Are your statements making sense to you?
If you’re with a publisher, what’s the statement and payment frequency?

What do you think?

  • The book publishing LAP or Lambert Academic Publishing claim that they pay authors 12% of their book retail sales. This fact did not apply in my case because this organisation wrongfully claimed that they did not sell and of the books that I was author to.
    We had a contract for the royalties to be paid or equavilant book purchasing rights supported but for 5 years they repeatedly wrote me that nothing was sold. How can I confirm on the numbers that were sold and what is owing to me?

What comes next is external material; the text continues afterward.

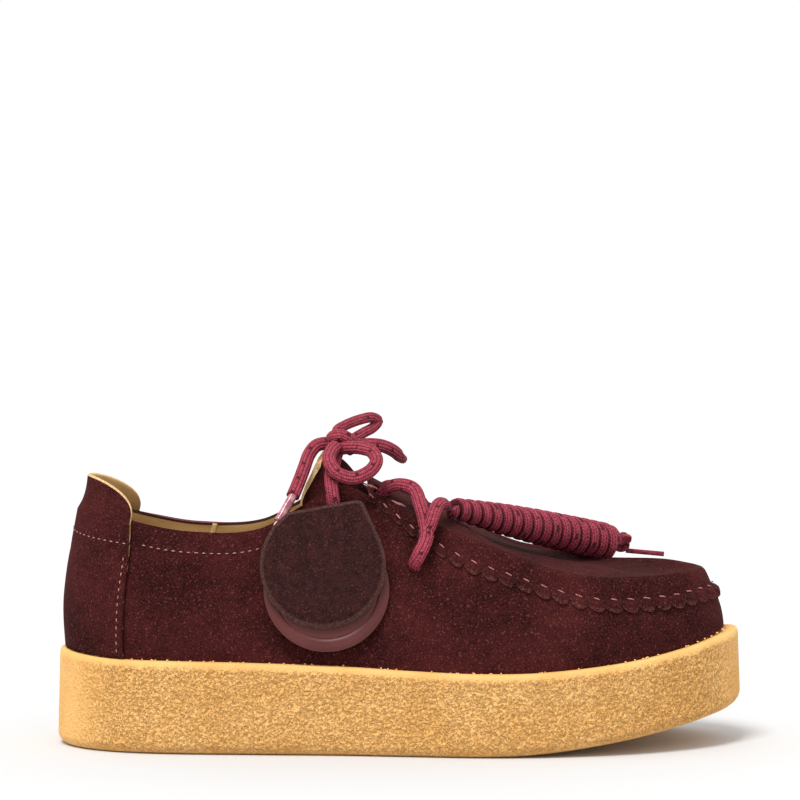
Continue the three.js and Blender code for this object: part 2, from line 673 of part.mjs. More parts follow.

    • David, I’m sorry you’re having this trouble. There are ways to check how a book is doing, however it is only the publisher that receives the specific sales data for a title they’ve published. You can check online retailers like Amazon or Barnes & Noble and look at a book’s sales rank and # of reviews. This won’t tell you numbers of copies sold but it can tell you how popular a book is compared to similar titles. If your book has a good ranking and lots of reviews, that would tell you that some copies have sold, but it won’t tell you how many. Publishers may have contractual language that permits them to withhold royalty payments to an author unless royalties in a particular period (e.g. a quarter/3 months) do not reach a certain threshold, but they will usually report these sales even if no payment is due. It is, unfortunately, not out of the realm of possibility that a title does not sell any copies — if there was not a good match of content/cover to a targeted reader audience and if there was not a robust pre-launch and launch marketing campaign. We have taken a quick peek at Amazon and if your book is Consequential Macroeconomics, it could very well be that the retail price (showing at $88 for a paperback) is very much working against you. Not many people today will spend that much money for a book, no matter how good it might be! Seems like you might have an option to write to LAP and request a price change, or request a termination of the agreement, and consider a revision/republishing strategy. Just our initial thoughts.